_WRITTEN REQUEST_
Your task is to repeat only the lines from the one with "Model this object" through the one with "# middle of", exactly as they stand, both ends included.

------ DATA TO PROCESS ------

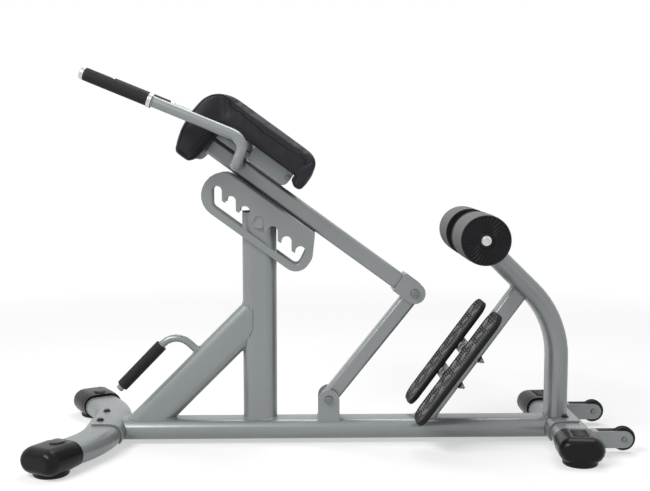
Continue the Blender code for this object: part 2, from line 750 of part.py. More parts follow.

------
------ DATA TO PROCESS ------

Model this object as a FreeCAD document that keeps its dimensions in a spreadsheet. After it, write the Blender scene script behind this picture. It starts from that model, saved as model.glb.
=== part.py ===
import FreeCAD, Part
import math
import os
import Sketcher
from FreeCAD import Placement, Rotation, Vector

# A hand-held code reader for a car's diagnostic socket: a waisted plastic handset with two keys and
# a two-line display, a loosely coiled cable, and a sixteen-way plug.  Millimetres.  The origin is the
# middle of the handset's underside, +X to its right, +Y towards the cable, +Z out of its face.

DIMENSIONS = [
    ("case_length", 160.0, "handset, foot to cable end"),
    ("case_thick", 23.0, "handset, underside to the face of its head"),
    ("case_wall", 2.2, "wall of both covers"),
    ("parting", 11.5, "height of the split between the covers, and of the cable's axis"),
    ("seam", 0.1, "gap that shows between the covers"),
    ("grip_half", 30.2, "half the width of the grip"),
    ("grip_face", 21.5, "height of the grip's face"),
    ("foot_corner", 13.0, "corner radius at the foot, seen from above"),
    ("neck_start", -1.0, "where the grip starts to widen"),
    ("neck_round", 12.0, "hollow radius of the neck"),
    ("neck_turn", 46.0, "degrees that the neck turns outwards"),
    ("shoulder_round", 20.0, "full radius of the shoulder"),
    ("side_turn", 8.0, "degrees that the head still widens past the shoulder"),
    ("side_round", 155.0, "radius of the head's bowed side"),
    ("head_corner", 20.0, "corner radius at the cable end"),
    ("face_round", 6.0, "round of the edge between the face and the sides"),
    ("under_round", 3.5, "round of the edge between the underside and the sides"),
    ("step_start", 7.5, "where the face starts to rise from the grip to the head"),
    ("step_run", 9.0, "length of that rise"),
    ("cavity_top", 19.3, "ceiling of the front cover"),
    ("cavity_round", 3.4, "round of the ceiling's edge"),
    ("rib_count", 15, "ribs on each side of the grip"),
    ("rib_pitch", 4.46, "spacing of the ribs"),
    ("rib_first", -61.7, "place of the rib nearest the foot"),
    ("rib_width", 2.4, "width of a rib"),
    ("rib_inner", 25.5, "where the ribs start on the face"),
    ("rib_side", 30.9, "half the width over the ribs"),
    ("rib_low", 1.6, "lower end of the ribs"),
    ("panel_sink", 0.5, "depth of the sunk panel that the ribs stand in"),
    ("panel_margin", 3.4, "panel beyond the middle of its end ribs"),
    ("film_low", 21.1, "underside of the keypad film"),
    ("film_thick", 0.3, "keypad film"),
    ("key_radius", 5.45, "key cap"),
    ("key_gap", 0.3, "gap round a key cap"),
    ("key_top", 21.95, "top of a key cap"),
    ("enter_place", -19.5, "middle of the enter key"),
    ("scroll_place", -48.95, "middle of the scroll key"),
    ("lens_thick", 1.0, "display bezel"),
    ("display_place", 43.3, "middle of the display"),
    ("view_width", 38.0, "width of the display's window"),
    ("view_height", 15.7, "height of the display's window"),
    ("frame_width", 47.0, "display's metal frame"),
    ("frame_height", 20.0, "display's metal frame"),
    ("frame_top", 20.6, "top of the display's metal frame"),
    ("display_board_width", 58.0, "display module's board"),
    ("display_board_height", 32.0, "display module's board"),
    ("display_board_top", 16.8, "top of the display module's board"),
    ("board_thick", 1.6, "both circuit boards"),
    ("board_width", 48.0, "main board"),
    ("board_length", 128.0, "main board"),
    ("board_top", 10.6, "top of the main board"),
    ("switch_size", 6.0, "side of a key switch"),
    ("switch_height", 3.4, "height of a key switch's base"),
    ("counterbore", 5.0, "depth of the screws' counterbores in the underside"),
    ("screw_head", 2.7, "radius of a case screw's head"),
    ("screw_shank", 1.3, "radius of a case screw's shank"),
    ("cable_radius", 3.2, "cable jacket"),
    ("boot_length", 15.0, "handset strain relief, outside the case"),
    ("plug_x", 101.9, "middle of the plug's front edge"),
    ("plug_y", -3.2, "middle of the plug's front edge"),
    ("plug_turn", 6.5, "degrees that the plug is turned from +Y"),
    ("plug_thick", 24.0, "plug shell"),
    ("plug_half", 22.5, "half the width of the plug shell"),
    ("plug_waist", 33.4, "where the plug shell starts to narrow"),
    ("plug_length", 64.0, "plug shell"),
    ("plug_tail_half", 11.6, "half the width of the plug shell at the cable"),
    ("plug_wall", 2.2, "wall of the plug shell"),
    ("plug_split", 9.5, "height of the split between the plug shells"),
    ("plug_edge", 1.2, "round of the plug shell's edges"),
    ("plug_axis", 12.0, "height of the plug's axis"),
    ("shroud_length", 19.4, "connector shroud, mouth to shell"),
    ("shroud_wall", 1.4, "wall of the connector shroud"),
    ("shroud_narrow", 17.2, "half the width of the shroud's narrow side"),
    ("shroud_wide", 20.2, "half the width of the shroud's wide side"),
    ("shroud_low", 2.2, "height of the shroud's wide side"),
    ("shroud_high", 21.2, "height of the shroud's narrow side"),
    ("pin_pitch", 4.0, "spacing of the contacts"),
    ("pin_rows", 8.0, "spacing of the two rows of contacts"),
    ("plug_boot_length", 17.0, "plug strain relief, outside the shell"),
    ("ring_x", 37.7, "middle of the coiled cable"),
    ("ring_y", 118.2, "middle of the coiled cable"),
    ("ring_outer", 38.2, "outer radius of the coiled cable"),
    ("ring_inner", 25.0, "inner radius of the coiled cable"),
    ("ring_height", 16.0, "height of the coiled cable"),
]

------

_RESULT FOR THIS EXERCISE_
Model this object as a FreeCAD document that keeps its dimensions in a spreadsheet. After it, write the Blender scene script behind this picture. It starts from that model, saved as model.glb.
=== part.py ===
import FreeCAD, Part
import math
import os
import Sketcher
from FreeCAD import Placement, Rotation, Vector

# A hand-held code reader for a car's diagnostic socket: a waisted plastic handset with two keys and
# a two-line display, a loosely coiled cable, and a sixteen-way plug.  Millimetres.  The origin is the
# middle of the handset's underside, +X to its right, +Y towards the cable, +Z out of its face.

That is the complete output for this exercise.